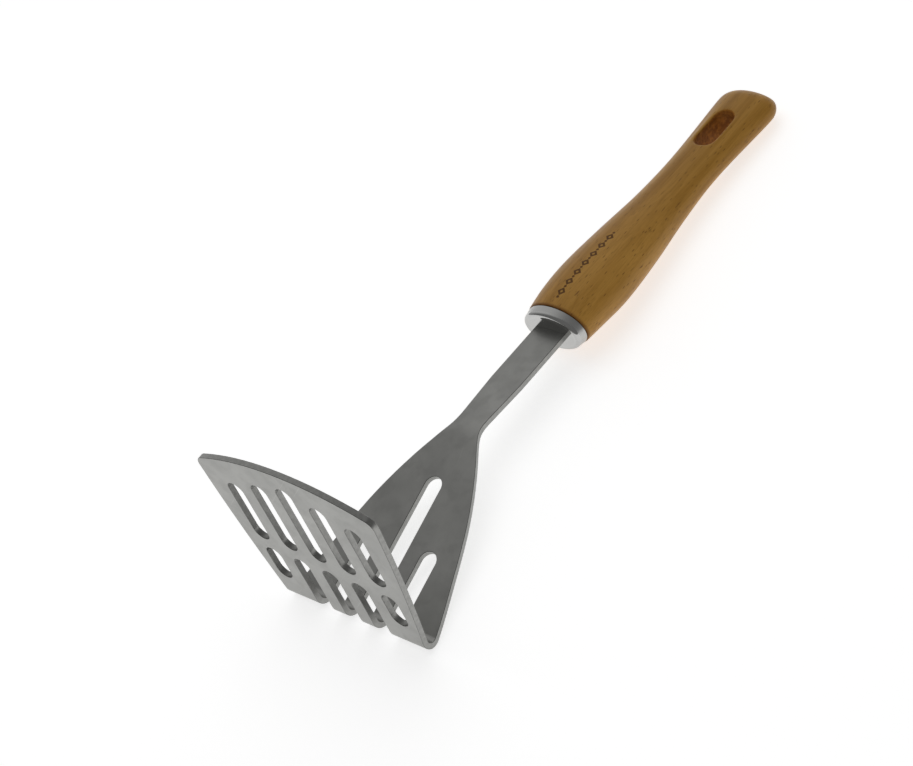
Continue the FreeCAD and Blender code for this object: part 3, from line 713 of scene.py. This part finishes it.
class MASHER_OT_handle(Operator):
    """Turn the waisted beech handle, cut its hanging hole and its mortise"""
    bl_idname = "masher.handle"
    bl_label = "Handle"

    def execute(self, context):
        handle = context.scene.masher_handle
        length, dome = handle.length / MM, handle.dome / MM
        half, run = handle.hole_width / MM / 2, (handle.hole_length - handle.hole_width) / MM / 2
        # Subdividing draws a cage in, so the cage is this much larger than the oval.
        grow = 1 / (1 - (1 - cos(2 * pi / CAGE_SIDES)) / 3)
        shoulder = CAP_LENGTH + FIT
        tenon = (CAP_INSIDE[0] - FIT, CAP_INSIDE[1] - FIT, CAP_RISE)
        places = [shoulder + row for row in EDGE_ROWS]
        places += [GRIP_START + GRIP_PITCH * i for i in range(GRIP_COUNT)]
        hole_rows = [HOLE_PLACE + (half + run) * share for share in HOLE_SHARES]
        places += [hole_rows[0] - BEFORE_HOLE] + hole_rows
        places += [length - dome + dome * sin(pi / 2 * i / DOME_STEPS) for i in range(DOME_STEPS + 1)]

        front = section_at(CAP_LENGTH, length, dome)
        rings = [(CAP_WALL + 0.05, *tenon), (CAP_WALL + 0.5, *tenon), (shoulder - 0.3, *tenon),
                 (shoulder, *tenon), (shoulder, tenon[0] + 0.5, tenon[1] + 0.5, CAP_RISE),
                 (shoulder, front[0] - 0.35, front[1] - 0.35, CAP_RISE)]
        rings += [(p, *section_at(p, length, dome)) for p in places]

        bpy.ops.object.select_all(action="DESELECT")
        bpy.ops.mesh.primitive_circle_add(vertices=CAGE_SIDES, radius=MM, fill_type="NOTHING",
                                          location=(0, 0, 0))
        piece = context.active_object
        piece.name = piece.data.name = "beech_handle"
        bpy.ops.object.mode_set(mode="EDIT")
        bpy.ops.mesh.select_all(action="SELECT")
        z, a, b, rise = rings[0]
        bpy.ops.transform.resize(value=(a * grow, b * grow, 1), center_override=(0, 0, 0))
        bpy.ops.transform.translate(value=(0, -rise * MM, z * MM))
        for (z0, a0, b0, r0), (z1, a1, b1, r1) in zip(rings, rings[1:]):
            step = (0, (r0 - r1) * MM, (z1 - z0) * MM)
            bpy.ops.mesh.extrude_edges_move(TRANSFORM_OT_translate={"value": step})
            bpy.ops.transform.resize(value=(a1 / a0, b1 / b0, 1), center_override=(0, -r1 * MM, z1 * MM))
        bpy.ops.mesh.fill_grid(span=CAGE_SIDES // 4)
        bpy.ops.object.mode_set(mode="OBJECT")
        self.cut_hole(piece, hole_rows, half, run)
        only(piece)
        bpy.ops.object.mode_set(mode="EDIT")
        bpy.ops.mesh.select_all(action="DESELECT")
        bpy.ops.mesh.select_non_manifold()
        bpy.ops.mesh.fill_grid(span=CAGE_SIDES // 4)
        bpy.ops.object.mode_set(mode="OBJECT")
        outward(piece)
        modify(piece, "SUBSURF", levels=SUBDIVISIONS, render_levels=SUBDIVISIONS)
        outward(piece)
        width, height, depth = MORTISE
        cutter = box_cutter((width, height, 2 * depth), (0, 0, 0))
        modify(piece, "BOOLEAN", operation="DIFFERENCE", solver="EXACT", object=cutter)
        bpy.data.objects.remove(cutter)
        to_handle_frame(piece)
        smooth(piece, HANDLE_SMOOTH)
        dress(piece, beech(tuple(handle.pale), tuple(handle.dark), handle.hole_length, handle.hole_width))
        finish_piece(piece, "beech", "handle")
        return {"FINISHED"}

    def cut_hole(self, piece, rows, half, run):
        """Open the faces above and below the hole, shape their rims to it and join them by its walls."""
        mesh = bmesh.new()
        mesh.from_mesh(piece.data)
        low, high = rows[0] * MM, rows[-1] * MM
        windows = []
        for side in (-1, 1):
            window = []
            for face in mesh.faces:
                c = face.calc_center_median()
                across = abs(c.x) < (half + WINDOW_SPARE) * MM
                if low < c.z < high and across and (c.y + HOLE_RISE * MM) * side > 0:
                    window.append(face)
            windows.append(window)
        for window in windows:
            verts = {v for face in window for v in face.verts}
            border = [v for v in verts if any(f not in window for f in v.link_faces)]
            self.shape_rim(border, half + RIM_SPARE, run)
            bmesh.ops.delete(mesh, geom=window, context="FACES")
        mesh.to_mesh(piece.data)
        mesh.free()

        only(piece)
        bpy.ops.object.mode_set(mode="EDIT")
        for side in (-1, 1):
            self.select_rims(piece, (side,), low, high)
            for drop, spare in HOLE_STEPS:
                bpy.ops.mesh.extrude_edges_move(
                    TRANSFORM_OT_translate={"value": (0, -side * drop * MM, 0)})
                self.resize_rim(piece, half + spare, run)
        self.select_rims(piece, (-1, 1), low, high)
        bpy.ops.mesh.bridge_edge_loops(number_cuts=HOLE_WALL_CUTS, interpolation="LINEAR")
        bpy.ops.object.mode_set(mode="OBJECT")

    def shape_rim(self, border, half, run):
        """Spread the points of an opening evenly round the hole's outline."""
        middle = HOLE_PLACE * MM
        count = len(border)

        def turn(v):
            return atan2(v.co.x, v.co.z - middle)

        border.sort(key=turn)
        first = min(range(count), key=lambda i: abs(border[i].co.x) - border[i].co.z)
        for i in range(count):
            x, z = stadium_point(i / count, half, run)
            v = border[(first + i) % count]
            v.co.x, v.co.z = x * MM, middle + z * MM

    def select_rims(self, piece, sides, low, high):
        """Select the hole's open edges on these sides of the handle: -1 is its top and 1 its underside."""
        near = HOLE_REACH * MM
        bpy.ops.mesh.select_all(action="DESELECT")
        bpy.ops.object.mode_set(mode="OBJECT")
        mesh = bmesh.new()
        mesh.from_mesh(piece.data)
        chosen = set()
        for edge in mesh.edges:
            c = (edge.verts[0].co + edge.verts[1].co) / 2
            side = 1 if c.y + HOLE_RISE * MM > 0 else -1
            if edge.is_boundary and low - near < c.z < high + near and side in sides:
                chosen.add(edge.index)
        mesh.free()
        for edge in piece.data.edges:
            edge.select = edge.index in chosen
        bpy.ops.object.mode_set(mode="EDIT")

    def resize_rim(self, piece, width, run):
        """Move the selected points to a round-ended slot of this half width."""
        bpy.ops.object.mode_set(mode="OBJECT")
        middle = HOLE_PLACE * MM
        for v in piece.data.vertices:
            if v.select:
                z = v.co.z - middle
                core = max(-run * MM, min(run * MM, z))
                arm = Vector((v.co.x, z - core))
                if arm.length > 0:
                    arm = arm.normalized() * width * MM
                v.co.x, v.co.z = arm.x, middle + core + arm.y
        bpy.ops.object.mode_set(mode="EDIT")


class MASHER_OT_resin(Operator):
    """Give the resin around the tang its finish"""
    bl_idname = "masher.resin"
    bl_label = "Resin"

    def execute(self, context):
        dress(frame["nodes"]["tang_adhesive"], cured_resin())
        return {"FINISHED"}


def soft_light(name, place, aim, side, power):
    """A square lamp that lights the pieces without being seen in their reflections."""
    bpy.ops.object.light_add(type="AREA", location=place)
    light = bpy.context.active_object
    light.name = name
    light.data.shape = "RECTANGLE"
    light.data.size, light.data.size_y, light.data.energy = side, side, power
    light.rotation_euler = (Vector(aim) - Vector(place)).to_track_quat("-Z", "Y").to_euler()
    light.visible_glossy = False


def window_sky(studio):
    """A dim sky with one wide soft window in it, low on the back left."""
    world = bpy.data.worlds.new("studio_sky")
    world.use_nodes = True
    nodes, links = world.node_tree.nodes, world.node_tree.links
    sky = next(n for n in nodes if n.type == "BACKGROUND")
    facing = nodes.new("ShaderNodeVectorMath")
    facing.operation = "DOT_PRODUCT"
    facing.inputs[1].default_value = WINDOW_WAY
    links.new(nodes.new("ShaderNodeTexCoord").outputs["Generated"], facing.inputs[0])
    strength = nodes.new("ShaderNodeMapRange")
    strength.interpolation_type = "SMOOTHSTEP"
    links.new(facing.outputs["Value"], strength.inputs["Value"])
    for name, amount in (("From Min", WINDOW_EDGE), ("From Max", 1.0),
                         ("To Min", studio.sky), ("To Max", studio.sky + studio.window)):
        strength.inputs[name].default_value = amount
    links.new(strength.outputs["Result"], sky.inputs["Strength"])
    sky.inputs["Color"].default_value = (1.0, 1.0, 1.0, 1.0)
    return world


class MASHER_OT_stage(Operator):
    """Lay the pale floor, light it softly and set the camera"""
    bl_idname = "masher.stage"
    bl_label = "Floor, lights and camera"

    def execute(self, context):
        studio = context.scene.masher_studio
        scene = context.scene
        bpy.ops.object.select_all(action="DESELECT")
        bpy.ops.mesh.primitive_plane_add(size=FLOOR_SIDE, location=(0, 0, 0))
        floor = context.active_object
        floor.name = floor.data.name = "studio_floor"
        dress(floor, studio_floor(tuple(studio.floor), studio.glow))

        soft_light("overhead_fill", LAMP_PLACE, LAMP_AIM, LAMP_SIDE, studio.fill)
        scene.world = window_sky(studio)

        bpy.ops.object.camera_add(location=CAMERA_PLACE, rotation=[radians(d) for d in CAMERA_TURN])
        camera = context.active_object
        camera.data.lens = CAMERA_LENS
        camera.data.sensor_width = CAMERA_SENSOR
        camera.data.clip_start = 0.01
        scene.camera = camera
        scene.view_settings.view_transform = "Standard"
        return {"FINISHED"}


class MASHER_PT_panel(Panel):
    bl_label = "Slotted masher"
    bl_idname = "MASHER_PT_panel"
    bl_space_type = "VIEW_3D"
    bl_region_type = "UI"
    bl_category = "Masher"

    def draw(self, context):
        for operator in OPERATORS:
            self.layout.operator(operator.bl_idname)


SETTINGS = {
    "masher_steel": MasherSteel,
    "masher_ferrule": MasherFerrule,
    "masher_handle": MasherHandle,
    "masher_studio": MasherStudio,
}
OPERATORS = (
    MASHER_OT_stage,
    MASHER_OT_sheet,
    MASHER_OT_ferrule,
    MASHER_OT_handle,
    MASHER_OT_resin,
)


def register():
    for cls in (*SETTINGS.values(), *OPERATORS, MASHER_PT_panel):
        bpy.utils.register_class(cls)
    for name, cls in SETTINGS.items():
        setattr(bpy.types.Scene, name, PointerProperty(type=cls))


def unregister():
    for name in SETTINGS:
        delattr(bpy.types.Scene, name)
    for cls in (MASHER_PT_panel, *reversed(OPERATORS), *SETTINGS.values()):
        bpy.utils.unregister_class(cls)


def main():
    register()
    for operator in OPERATORS:
        group, name = operator.bl_idname.split(".")
        getattr(getattr(bpy.ops, group), name)()


if __name__ == "__main__":
    main()
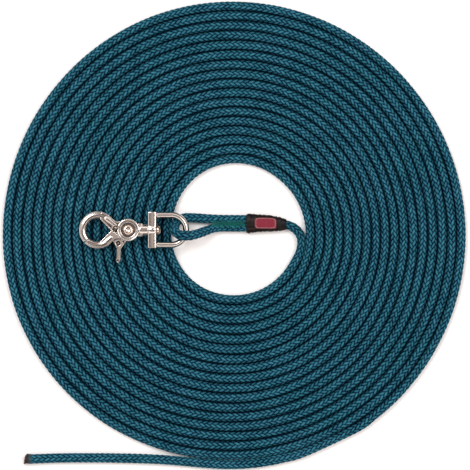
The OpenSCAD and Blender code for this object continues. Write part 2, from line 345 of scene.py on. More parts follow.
class CordLine:
    def __init__(self):
        points = np.vstack([eyePoints, leadPoints, coilLine(coil), tailPoints]) * mm
        self.stations, self.places = smoothLine(points, 0.5 * mm)
        self.side, self.up = lineSides(self.places)
        self.length = self.stations[-1]
        x, y = self.places[:, 0] / mm, self.places[:, 1] / mm
        left, right = cord["sewnX"]
        covered, squeezed = cord["sleeveX"]
        sewn = (self.stations < cord["sewnEnds"]) & (y > cord["sewnY"]) & (x > left) & (x < right)
        thin = np.where(sewn, cord["sewnWidth"] / cord["width"], cord["settled"])
        thin = np.where(sewn & (x > squeezed), cord["squeezed"] / cord["width"], thin)
        self.thin = evened(thin, 12)
        self.square = evened(np.where(sewn, cord["squarest"], 1.0), 12)
        self.spread = np.where(sewn & (x > covered), 1.0, cord["free"])
        inCoil = (self.stations > cord["coilStarts"]) & (self.stations < self.length - cord["coilEnds"])
        self.outer, self.outWide = self.beside(inCoil, 1)
        self.inner, self.inWide = self.beside(inCoil, -1)

    def beside(self, inCoil, turn):  # where a turn lies beside this one, and how far the cord reaches to it
        x, y = self.places[inCoil, 0], self.places[inCoil, 1]
        turns = -np.unwrap(np.arctan2(y, x)) / (2 * math.pi)
        radius = np.hypot(x, y)
        there = (turns + turn > turns[0]) & (turns + turn < turns[-1])
        gap = np.abs(np.interp(turns + turn, turns, radius) - radius)
        wide = self.spread.copy()
        wide[inCoil] = np.where(there, (gap / 2 + cord["press"]) / (cord["settled"] * cord["crown"]), 1.0)
        met = np.zeros(len(self.stations))
        met[inCoil] = there
        return evened(met, 40), evened(np.clip(wide, *cord["widest"]), 24)

    def at(self, s, values):
        if values.ndim == 1:
            return np.interp(s, self.stations, values)
        return np.stack([np.interp(s, self.stations, values[:, k]) for k in range(3)], 1)

    def around(self, s, angle, radius):
        r = radius * self.at(s, self.thin)
        box = self.at(s, self.square)
        across, above = np.cos(angle), np.sin(angle)
        wide = np.where(across > 0, self.at(s, self.outWide), self.at(s, self.inWide))
        across = np.sign(across) * np.abs(across) ** box * r * wide
        above = np.sign(above) * np.abs(above) ** box * r
        return (self.at(s, self.places) + across[:, None] * self.at(s, self.side)
                + above[:, None] * self.at(s, self.up))

    def pressed(self, s, angle):  # 1 where the side lies against another turn
        return np.where(np.cos(angle) > 0, self.at(s, self.outer), self.at(s, self.inner))

    def hollow(self, s, angle):  # 1 in the open, 0 deep between two turns; the braid colour uses it for the shade painted there
        top, fade = cord["gap"]
        return 1 - self.pressed(s, angle) * (1 - np.clip((np.sin(angle) - top) / fade, 0, 1))


line = CordLine()
print("cord line:", round(float(line.length), 3), "m")


def twist(s):
    return 0.55 * np.sin(s / 0.031 + 0.4) + 0.8 * np.sin(s / 0.083 + 2.0) + 1.4 * np.sin(s / 0.29)


def tubeMesh(name, stations, sides, radius):
    bm = bmesh.new()
    bmesh.ops.create_grid(bm, x_segments=sides, y_segments=len(stations) - 1, size=1)
    mesh = toMesh(bm, name)
    index = np.arange(len(mesh.vertices))
    column, row = index % (sides + 1), index // (sides + 1)
    angle = 2 * math.pi * column / sides
    writePlaces(mesh, line.around(stations[row], angle, np.full(len(index), radius)))
    return closeTube(mesh, sides)


def closeTube(mesh, sides, cut=False):
    bm = bmesh.new()
    bm.from_mesh(mesh)
    seam = [v for v in bm.verts if v.index % (sides + 1) in (0, sides)]
    bmesh.ops.remove_doubles(bm, verts=seam, dist=1e-6)
    if cut:
        bmesh.ops.triangulate(bm, faces=bm.faces[:], quad_method="SHORT_EDGE")
    rims = [e for e in bm.edges if e.is_boundary]
    bmesh.ops.holes_fill(bm, edges=rims, sides=0)
    for e in rims:
        e.smooth = False
    bm.to_mesh(mesh)
    bm.free()
    return mesh


def strandCells(p, q, cuts):  # which strand lies on top, and where on its stitch each point is
    cellA, cellB = np.floor(p / cuts), np.floor(q / cuts)
    return cellA, cellB, (cellA + cellB) % 4


def stitchPlace(a, b, cellA, cellB, kind):
    along = np.where(kind < 2, a - cellA + (kind == 1), b - cellB + (kind == 3))
    across = np.where(kind < 2, b - cellB, a - cellA)
    return along / 2, across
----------
** Set problem **
Start at the line with "The OpenSCAD and" and stop after the line with "self.inner, self.inWide = self.beside(inCoil, -1)". Repeat exactly the lines in that range.

** Written answer **
The OpenSCAD and Blender code for this object continues. Write part 2, from line 345 of scene.py on. More parts follow.
class CordLine:
    def __init__(self):
        points = np.vstack([eyePoints, leadPoints, coilLine(coil), tailPoints]) * mm
        self.stations, self.places = smoothLine(points, 0.5 * mm)
        self.side, self.up = lineSides(self.places)
        self.length = self.stations[-1]
        x, y = self.places[:, 0] / mm, self.places[:, 1] / mm
        left, right = cord["sewnX"]
        covered, squeezed = cord["sleeveX"]
        sewn = (self.stations < cord["sewnEnds"]) & (y > cord["sewnY"]) & (x > left) & (x < right)
        thin = np.where(sewn, cord["sewnWidth"] / cord["width"], cord["settled"])
        thin = np.where(sewn & (x > squeezed), cord["squeezed"] / cord["width"], thin)
        self.thin = evened(thin, 12)
        self.square = evened(np.where(sewn, cord["squarest"], 1.0), 12)
        self.spread = np.where(sewn & (x > covered), 1.0, cord["free"])
        inCoil = (self.stations > cord["coilStarts"]) & (self.stations < self.length - cord["coilEnds"])
        self.outer, self.outWide = self.beside(inCoil, 1)
        self.inner, self.inWide = self.beside(inCoil, -1)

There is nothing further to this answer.